La réinsertion par les abeilles

Une dizaine de détenus du centre pénitentiaire de Vivonne s’initient actuellement à l’apiculture. L’occasion pour certains d’apprendre, en pleine nature, un nouveau métier qui pourrait devenir le leur à la sortie.

Romain Mudrak

Le7.info

La reine s’est évadée. L’événement est plutôt inattendu. L’une des cinq ruches installées à proximité du centre pénitentiaire de Vivonne n’a plus de cheffe pondeuse. « Quand on a retiré la hausse, on s’est rendu compte que la ruche avait essaimé, explique Walid, originaire de Bordeaux. La reine est partie fonder une autre colonie ailleurs. » Le jeune homme fait partie de la dizaine de détenus qui participent à l’atelier d’apiculture créé au sein de la prison. Et il est particulièrement attentif. « J’ai travaillé dans beaucoup de domaines différents, la mécanique, la restauration… Je suis polyvalent, j’aime apprendre de nouvelles choses. » A tel point qu’il prévoit déjà de rendre visite à « Dominique » une fois dehors afin d’observer la phase d’extraction du miel.

Dominique Carrage est un apiculteur professionnel installé à Celle-L’Evescault. C’est lui qui anime les ateliers et qui a mis les ruches à la disposition du centre pénitentiaire. L’idée est venue d’un surveillant, lui-même apiculteur amateur. « Il a pensé à moi ! 
J’ai déjà enseigné au lycée agricole de Venours pendant trois ans.

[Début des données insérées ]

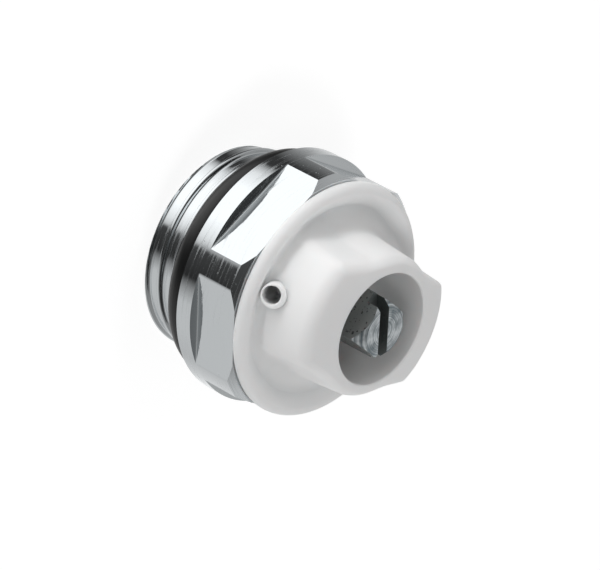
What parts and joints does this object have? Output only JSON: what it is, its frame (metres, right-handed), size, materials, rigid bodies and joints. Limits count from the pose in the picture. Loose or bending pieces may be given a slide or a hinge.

C’est un public différent évidemment, mais les gars s’intéressent et ça peut déclencher des vocations. » 
Omar y pense depuis quelque temps : « J’ai découvert ce métier, ça ouvre des perspectives. On ne nous propose pas de faire ça à l’école. Il faut savoir toucher à tout, pourquoi pas moi ! »

Une seconde chance

Les quatre premières séances, organisées au cours de l’hiver, se sont déroulées en salle. L’occasion de découvrir le fonctionnement d’une ruche, le rôle des abeilles dans la nature, notamment en termes de pollinisation… De la théorie à la pratique, cinq autres séances s’enchaînent en ce moment à l’extérieur, juste de l’autre côté du mur. Tous bénéficient d’une permission de sortir validée par le juge d’application des peines. Ils sont déjà capables d’allumer un enfumoir, de reconnaître les larves, le pollen, les couvains… Equipés d’une vareuse, ils manipulent calmement les cadres en bois sur lesquels grouillent des centaines d’abeilles. Elles sont entre 20 000 et 50 000 dans chaque ruche. Cédric se sent à l’aise : « C’est bien de savoir comment est fabriqué le miel qu’on mange, pourquoi il a différent goûts… On est dans la nature et ça occupe. Je me dis que j’aimerais bien en avoir une chez moi quand je sortirai. »
 Le moment venu, Dominique récoltera le miel et l’ajoutera à la production de ses 300 colonies. « Je donnerai quelques pots aux détenus pour qu’ils voient le produit final », précise l’ancien imprimeur reconverti après la cinquantaine. Même la cinquième ruche abandonnée par sa reine finira par renaître. Dominique a observé des 
« cellules royales » au fond du rucher. Une nouvelle colonie va se constituer. Une sorte de seconde chance.